++++ DATASET CONTENT ++++
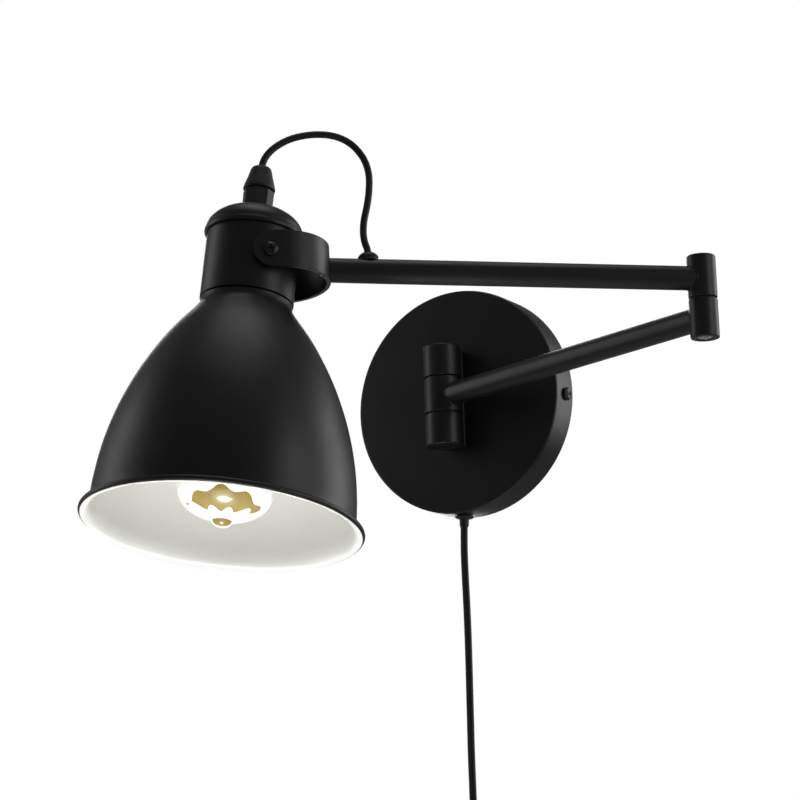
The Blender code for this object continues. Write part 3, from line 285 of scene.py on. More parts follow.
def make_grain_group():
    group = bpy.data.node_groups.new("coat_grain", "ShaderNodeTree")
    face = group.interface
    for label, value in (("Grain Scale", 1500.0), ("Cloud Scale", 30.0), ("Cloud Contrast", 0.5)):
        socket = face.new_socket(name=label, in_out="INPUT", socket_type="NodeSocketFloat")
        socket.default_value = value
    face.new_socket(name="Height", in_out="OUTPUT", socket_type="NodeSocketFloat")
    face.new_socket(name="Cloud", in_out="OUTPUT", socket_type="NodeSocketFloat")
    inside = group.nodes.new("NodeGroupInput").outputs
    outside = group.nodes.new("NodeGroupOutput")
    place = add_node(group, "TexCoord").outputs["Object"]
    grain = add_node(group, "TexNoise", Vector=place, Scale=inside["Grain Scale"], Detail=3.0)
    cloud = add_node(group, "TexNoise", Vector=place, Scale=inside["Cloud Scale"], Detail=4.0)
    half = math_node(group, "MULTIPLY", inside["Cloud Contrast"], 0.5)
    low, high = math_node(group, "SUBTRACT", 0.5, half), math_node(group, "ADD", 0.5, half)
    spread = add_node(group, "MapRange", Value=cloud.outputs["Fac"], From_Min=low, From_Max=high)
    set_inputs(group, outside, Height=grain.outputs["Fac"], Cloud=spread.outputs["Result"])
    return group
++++
Give the listing again, word for word.

**SOLUTION FOR THIS PROBLEM:**
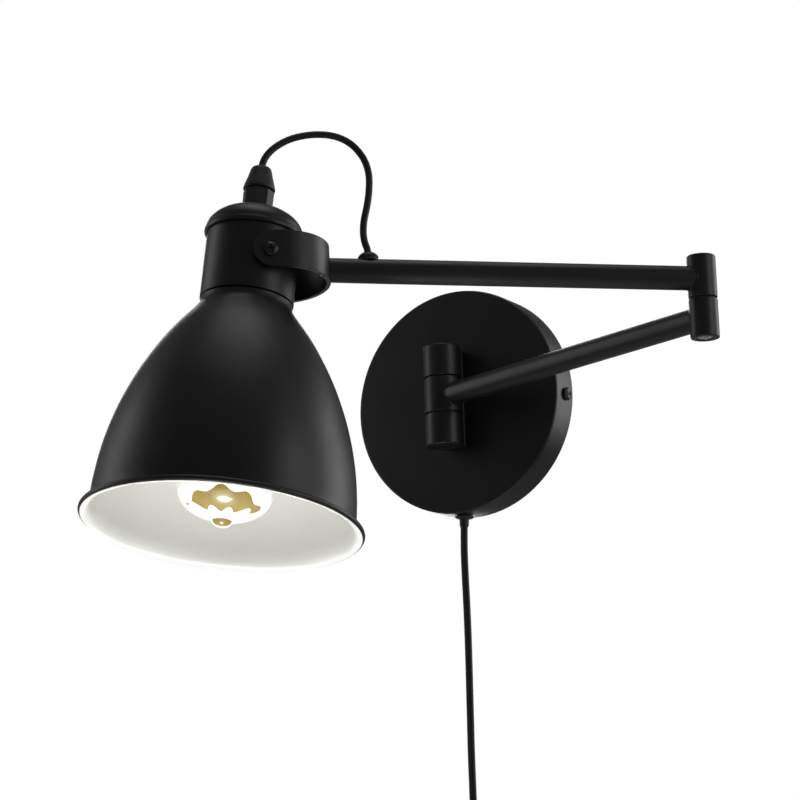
The Blender code for this object continues. Write part 3, from line 285 of scene.py on. More parts follow.
def make_grain_group():
    group = bpy.data.node_groups.new("coat_grain", "ShaderNodeTree")
    face = group.interface
    for label, value in (("Grain Scale", 1500.0), ("Cloud Scale", 30.0), ("Cloud Contrast", 0.5)):
        socket = face.new_socket(name=label, in_out="INPUT", socket_type="NodeSocketFloat")
        socket.default_value = value
    face.new_socket(name="Height", in_out="OUTPUT", socket_type="NodeSocketFloat")
    face.new_socket(name="Cloud", in_out="OUTPUT", socket_type="NodeSocketFloat")
    inside = group.nodes.new("NodeGroupInput").outputs
    outside = group.nodes.new("NodeGroupOutput")
    place = add_node(group, "TexCoord").outputs["Object"]
    grain = add_node(group, "TexNoise", Vector=place, Scale=inside["Grain Scale"], Detail=3.0)
    cloud = add_node(group, "TexNoise", Vector=place, Scale=inside["Cloud Scale"], Detail=4.0)
    half = math_node(group, "MULTIPLY", inside["Cloud Contrast"], 0.5)
    low, high = math_node(group, "SUBTRACT", 0.5, half), math_node(group, "ADD", 0.5, half)
    spread = add_node(group, "MapRange", Value=cloud.outputs["Fac"], From_Min=low, From_Max=high)
    set_inputs(group, outside, Height=grain.outputs["Fac"], Cloud=spread.outputs["Result"])
    return group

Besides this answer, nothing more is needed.